Tally the lines containing the word "before", and report the tally alone.
------------------------------------------------
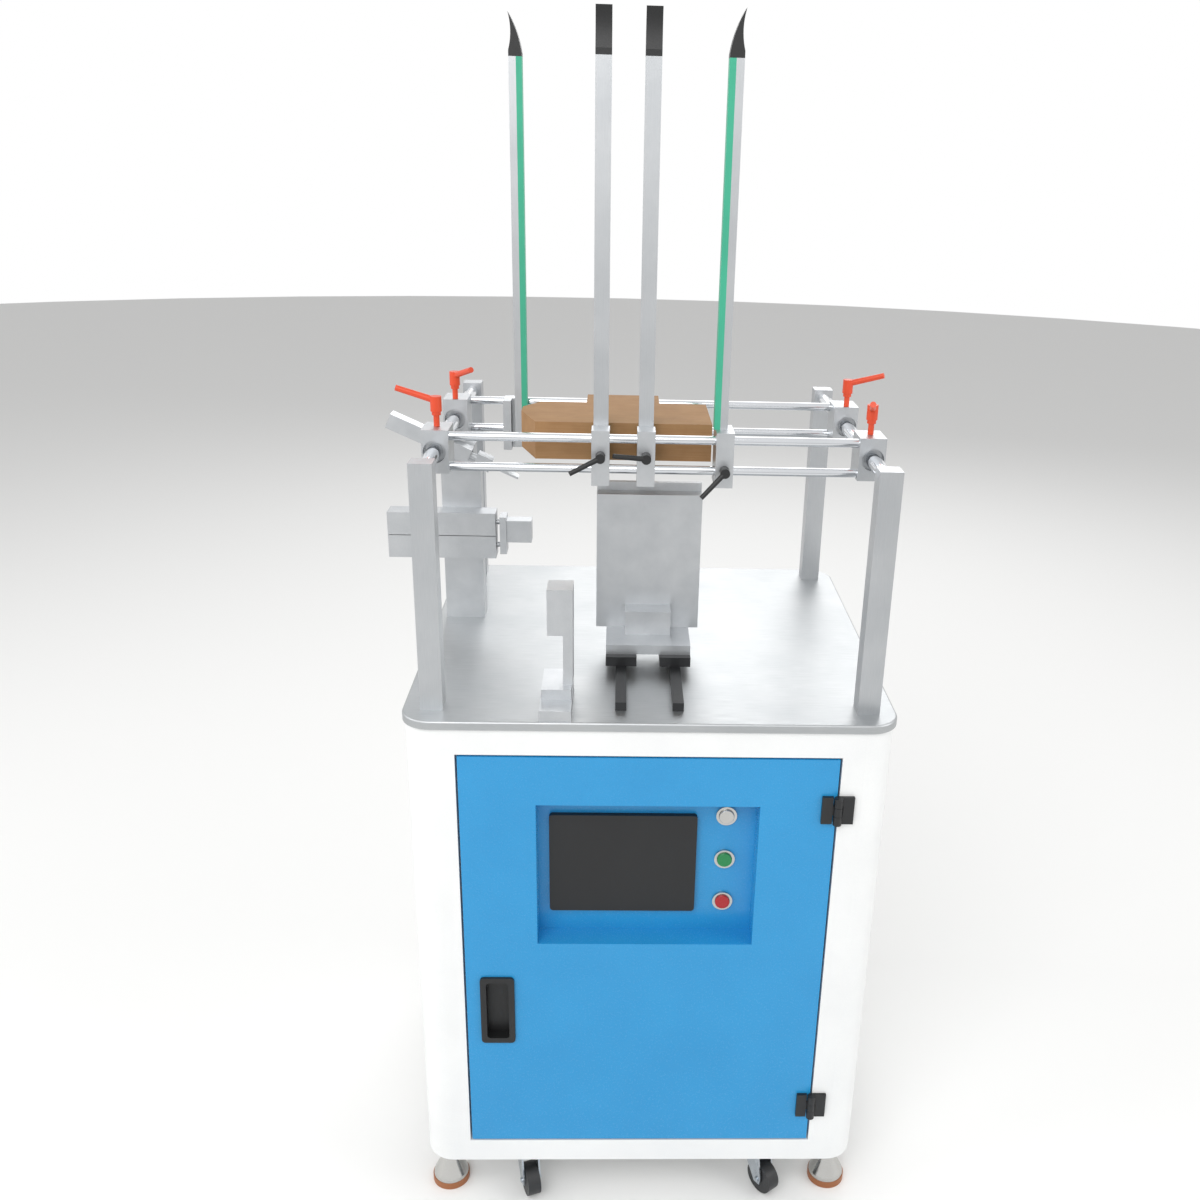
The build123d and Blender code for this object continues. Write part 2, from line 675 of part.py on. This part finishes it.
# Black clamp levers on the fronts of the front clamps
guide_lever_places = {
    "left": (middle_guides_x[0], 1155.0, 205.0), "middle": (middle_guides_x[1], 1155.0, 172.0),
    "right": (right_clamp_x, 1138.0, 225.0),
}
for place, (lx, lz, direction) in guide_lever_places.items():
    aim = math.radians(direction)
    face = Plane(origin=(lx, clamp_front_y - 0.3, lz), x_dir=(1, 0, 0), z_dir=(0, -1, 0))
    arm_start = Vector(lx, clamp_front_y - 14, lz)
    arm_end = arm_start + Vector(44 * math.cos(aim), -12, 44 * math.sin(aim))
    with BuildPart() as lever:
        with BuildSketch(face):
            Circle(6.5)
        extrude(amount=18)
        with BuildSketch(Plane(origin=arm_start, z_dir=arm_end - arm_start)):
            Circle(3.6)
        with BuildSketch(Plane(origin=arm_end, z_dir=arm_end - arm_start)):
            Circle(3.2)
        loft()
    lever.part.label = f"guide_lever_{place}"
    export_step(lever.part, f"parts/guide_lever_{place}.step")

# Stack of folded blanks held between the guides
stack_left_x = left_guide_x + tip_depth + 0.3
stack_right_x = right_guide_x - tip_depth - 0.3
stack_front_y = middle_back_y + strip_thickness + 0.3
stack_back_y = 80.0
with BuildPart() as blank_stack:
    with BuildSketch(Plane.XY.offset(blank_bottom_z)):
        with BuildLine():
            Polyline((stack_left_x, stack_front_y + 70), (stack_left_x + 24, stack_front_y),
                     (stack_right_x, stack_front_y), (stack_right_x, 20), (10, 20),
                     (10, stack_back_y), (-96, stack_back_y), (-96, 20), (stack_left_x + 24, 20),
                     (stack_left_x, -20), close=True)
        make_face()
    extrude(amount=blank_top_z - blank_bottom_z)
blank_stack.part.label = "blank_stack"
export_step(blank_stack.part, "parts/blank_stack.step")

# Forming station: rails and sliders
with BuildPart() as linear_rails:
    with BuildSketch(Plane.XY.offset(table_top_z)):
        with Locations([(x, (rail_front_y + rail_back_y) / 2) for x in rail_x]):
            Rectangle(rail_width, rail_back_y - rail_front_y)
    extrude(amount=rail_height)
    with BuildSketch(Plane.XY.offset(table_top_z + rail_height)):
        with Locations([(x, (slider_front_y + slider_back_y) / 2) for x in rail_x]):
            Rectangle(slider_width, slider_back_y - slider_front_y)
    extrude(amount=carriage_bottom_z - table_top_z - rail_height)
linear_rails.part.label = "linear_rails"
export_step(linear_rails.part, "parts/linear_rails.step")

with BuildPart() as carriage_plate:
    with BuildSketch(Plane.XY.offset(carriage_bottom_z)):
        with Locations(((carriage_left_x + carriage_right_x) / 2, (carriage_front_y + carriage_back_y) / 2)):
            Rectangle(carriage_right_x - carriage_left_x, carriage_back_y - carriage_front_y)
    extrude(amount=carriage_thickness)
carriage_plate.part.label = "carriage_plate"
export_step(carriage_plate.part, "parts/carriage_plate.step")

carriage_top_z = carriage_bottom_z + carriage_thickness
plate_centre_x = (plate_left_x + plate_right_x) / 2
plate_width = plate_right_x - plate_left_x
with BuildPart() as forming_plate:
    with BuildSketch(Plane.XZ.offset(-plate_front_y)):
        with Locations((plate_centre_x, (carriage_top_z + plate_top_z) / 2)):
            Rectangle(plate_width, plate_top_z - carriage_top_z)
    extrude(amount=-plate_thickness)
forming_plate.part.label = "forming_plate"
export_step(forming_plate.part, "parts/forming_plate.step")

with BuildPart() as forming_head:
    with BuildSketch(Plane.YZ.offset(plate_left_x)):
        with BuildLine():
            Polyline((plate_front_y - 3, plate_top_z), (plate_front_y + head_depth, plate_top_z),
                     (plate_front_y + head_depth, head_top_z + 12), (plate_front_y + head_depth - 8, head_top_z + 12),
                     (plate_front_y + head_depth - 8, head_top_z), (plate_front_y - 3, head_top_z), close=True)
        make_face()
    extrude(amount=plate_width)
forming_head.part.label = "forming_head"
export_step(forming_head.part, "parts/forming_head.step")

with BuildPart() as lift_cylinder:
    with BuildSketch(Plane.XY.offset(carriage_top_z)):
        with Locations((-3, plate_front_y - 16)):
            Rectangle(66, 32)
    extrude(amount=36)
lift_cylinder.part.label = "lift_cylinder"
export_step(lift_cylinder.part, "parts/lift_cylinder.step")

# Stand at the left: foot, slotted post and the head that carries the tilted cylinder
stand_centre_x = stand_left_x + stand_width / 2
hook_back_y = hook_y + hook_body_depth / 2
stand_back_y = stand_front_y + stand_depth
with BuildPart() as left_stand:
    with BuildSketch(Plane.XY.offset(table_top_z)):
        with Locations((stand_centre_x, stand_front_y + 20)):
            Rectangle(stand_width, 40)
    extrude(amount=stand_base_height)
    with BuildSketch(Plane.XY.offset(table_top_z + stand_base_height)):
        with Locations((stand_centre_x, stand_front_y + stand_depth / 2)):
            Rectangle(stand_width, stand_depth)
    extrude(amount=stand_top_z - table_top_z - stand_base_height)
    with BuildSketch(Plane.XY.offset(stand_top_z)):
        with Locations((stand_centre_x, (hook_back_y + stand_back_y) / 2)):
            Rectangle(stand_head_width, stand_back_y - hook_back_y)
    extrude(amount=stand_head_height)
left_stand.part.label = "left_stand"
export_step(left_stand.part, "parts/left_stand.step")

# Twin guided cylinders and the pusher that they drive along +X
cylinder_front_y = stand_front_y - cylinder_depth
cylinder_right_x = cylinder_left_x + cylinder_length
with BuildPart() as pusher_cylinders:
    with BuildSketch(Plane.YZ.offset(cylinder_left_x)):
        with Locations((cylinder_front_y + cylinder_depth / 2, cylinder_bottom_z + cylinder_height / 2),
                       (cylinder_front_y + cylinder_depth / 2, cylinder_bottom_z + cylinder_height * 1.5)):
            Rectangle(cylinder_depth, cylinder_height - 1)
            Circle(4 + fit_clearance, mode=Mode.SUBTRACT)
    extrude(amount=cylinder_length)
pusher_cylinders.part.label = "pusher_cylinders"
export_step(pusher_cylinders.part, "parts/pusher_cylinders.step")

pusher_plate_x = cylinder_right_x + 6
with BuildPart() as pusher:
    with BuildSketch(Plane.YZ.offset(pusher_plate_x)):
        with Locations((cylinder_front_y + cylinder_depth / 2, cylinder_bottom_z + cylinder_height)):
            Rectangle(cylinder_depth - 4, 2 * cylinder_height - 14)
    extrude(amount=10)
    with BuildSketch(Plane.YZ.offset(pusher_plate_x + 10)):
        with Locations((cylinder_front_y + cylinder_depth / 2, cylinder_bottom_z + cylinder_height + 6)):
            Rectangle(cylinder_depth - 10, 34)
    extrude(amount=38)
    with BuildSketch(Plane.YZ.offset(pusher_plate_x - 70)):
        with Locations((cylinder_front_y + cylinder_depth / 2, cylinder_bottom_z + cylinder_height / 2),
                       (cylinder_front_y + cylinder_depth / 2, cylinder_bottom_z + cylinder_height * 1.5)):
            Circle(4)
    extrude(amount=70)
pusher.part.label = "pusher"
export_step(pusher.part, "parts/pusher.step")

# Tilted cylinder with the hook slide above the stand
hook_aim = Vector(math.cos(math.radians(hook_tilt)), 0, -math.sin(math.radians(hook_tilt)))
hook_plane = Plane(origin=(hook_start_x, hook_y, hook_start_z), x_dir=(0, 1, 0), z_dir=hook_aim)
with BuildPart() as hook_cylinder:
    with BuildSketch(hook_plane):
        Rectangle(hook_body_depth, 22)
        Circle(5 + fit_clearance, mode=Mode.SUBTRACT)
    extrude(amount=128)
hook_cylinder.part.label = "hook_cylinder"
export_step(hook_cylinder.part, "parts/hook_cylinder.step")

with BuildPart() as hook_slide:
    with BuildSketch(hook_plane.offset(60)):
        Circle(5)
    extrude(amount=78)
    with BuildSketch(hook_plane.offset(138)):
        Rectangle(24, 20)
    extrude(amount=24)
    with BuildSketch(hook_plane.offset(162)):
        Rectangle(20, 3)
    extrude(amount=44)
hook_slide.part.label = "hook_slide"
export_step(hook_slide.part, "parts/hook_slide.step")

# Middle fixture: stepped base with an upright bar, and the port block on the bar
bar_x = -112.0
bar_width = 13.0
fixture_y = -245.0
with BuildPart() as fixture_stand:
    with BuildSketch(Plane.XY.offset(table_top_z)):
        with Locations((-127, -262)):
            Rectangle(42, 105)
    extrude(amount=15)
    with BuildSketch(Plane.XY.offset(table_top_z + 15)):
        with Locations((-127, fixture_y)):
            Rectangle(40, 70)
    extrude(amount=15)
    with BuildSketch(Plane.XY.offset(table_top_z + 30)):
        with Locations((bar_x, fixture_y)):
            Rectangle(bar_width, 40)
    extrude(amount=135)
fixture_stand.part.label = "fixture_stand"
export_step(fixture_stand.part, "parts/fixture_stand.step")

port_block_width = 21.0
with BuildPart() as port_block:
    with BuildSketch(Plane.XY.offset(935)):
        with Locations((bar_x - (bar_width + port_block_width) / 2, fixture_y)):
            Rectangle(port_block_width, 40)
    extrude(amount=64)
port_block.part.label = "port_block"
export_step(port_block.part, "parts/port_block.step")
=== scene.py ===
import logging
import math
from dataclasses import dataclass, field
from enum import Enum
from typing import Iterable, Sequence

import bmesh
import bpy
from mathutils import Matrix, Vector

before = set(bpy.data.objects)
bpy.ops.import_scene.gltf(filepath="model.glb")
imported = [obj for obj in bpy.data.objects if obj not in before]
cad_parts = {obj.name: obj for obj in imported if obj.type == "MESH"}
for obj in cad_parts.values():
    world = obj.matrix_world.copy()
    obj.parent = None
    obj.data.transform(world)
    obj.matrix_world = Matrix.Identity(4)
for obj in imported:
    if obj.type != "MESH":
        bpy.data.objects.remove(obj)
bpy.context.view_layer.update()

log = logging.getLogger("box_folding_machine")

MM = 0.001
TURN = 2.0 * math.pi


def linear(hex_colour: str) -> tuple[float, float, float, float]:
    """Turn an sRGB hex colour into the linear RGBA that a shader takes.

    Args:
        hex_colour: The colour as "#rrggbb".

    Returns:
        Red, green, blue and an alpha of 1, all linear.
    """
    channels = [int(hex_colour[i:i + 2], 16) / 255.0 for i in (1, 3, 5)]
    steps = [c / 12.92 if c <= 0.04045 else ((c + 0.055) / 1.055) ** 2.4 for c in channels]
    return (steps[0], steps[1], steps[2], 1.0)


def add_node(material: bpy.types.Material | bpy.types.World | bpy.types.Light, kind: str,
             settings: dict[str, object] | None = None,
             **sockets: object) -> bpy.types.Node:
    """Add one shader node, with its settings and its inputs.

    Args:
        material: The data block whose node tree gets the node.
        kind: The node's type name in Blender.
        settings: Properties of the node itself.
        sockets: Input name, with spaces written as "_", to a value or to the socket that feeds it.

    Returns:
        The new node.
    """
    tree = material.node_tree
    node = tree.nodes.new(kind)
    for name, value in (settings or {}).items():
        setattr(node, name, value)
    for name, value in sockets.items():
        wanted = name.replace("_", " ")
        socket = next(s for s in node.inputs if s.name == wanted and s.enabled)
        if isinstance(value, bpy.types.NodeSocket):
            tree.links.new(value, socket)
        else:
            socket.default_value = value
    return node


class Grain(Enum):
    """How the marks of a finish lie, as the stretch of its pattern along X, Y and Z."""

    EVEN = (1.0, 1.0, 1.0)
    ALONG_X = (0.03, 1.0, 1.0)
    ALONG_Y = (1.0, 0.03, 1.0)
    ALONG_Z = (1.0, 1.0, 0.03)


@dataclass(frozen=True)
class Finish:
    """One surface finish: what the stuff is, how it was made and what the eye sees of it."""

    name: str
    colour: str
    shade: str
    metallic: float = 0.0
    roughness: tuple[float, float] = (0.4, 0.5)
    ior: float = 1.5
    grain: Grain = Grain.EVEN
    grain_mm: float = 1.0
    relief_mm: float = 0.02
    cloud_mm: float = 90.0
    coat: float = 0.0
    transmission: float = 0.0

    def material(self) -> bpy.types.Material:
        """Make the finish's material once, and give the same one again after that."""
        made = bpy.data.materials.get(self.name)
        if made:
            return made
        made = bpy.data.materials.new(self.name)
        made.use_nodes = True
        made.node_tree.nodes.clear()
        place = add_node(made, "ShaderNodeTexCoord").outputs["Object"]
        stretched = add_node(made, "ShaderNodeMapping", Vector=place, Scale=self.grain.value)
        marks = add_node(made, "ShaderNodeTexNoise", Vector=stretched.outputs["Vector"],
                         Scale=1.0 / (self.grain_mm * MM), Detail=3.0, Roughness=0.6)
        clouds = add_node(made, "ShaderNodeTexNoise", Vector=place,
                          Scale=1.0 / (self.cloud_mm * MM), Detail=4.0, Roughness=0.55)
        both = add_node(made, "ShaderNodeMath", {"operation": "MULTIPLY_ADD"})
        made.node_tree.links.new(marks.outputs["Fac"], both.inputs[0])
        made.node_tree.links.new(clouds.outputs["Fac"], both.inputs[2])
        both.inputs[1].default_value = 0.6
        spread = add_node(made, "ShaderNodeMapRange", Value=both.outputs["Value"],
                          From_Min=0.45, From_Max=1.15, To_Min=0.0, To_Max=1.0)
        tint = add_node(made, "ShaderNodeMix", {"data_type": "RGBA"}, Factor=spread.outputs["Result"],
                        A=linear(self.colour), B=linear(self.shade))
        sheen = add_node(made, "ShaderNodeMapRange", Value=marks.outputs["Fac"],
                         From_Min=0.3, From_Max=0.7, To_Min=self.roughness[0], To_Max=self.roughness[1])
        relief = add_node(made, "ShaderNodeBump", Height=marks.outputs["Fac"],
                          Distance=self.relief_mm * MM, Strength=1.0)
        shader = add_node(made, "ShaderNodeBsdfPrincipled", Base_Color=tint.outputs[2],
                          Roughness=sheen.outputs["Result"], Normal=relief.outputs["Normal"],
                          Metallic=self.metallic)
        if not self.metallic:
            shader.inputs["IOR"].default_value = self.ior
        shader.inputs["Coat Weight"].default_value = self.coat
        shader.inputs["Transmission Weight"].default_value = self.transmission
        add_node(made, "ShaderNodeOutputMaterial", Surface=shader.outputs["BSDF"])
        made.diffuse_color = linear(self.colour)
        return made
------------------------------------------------
* _ANSWER TO THIS EXERCISE_:
2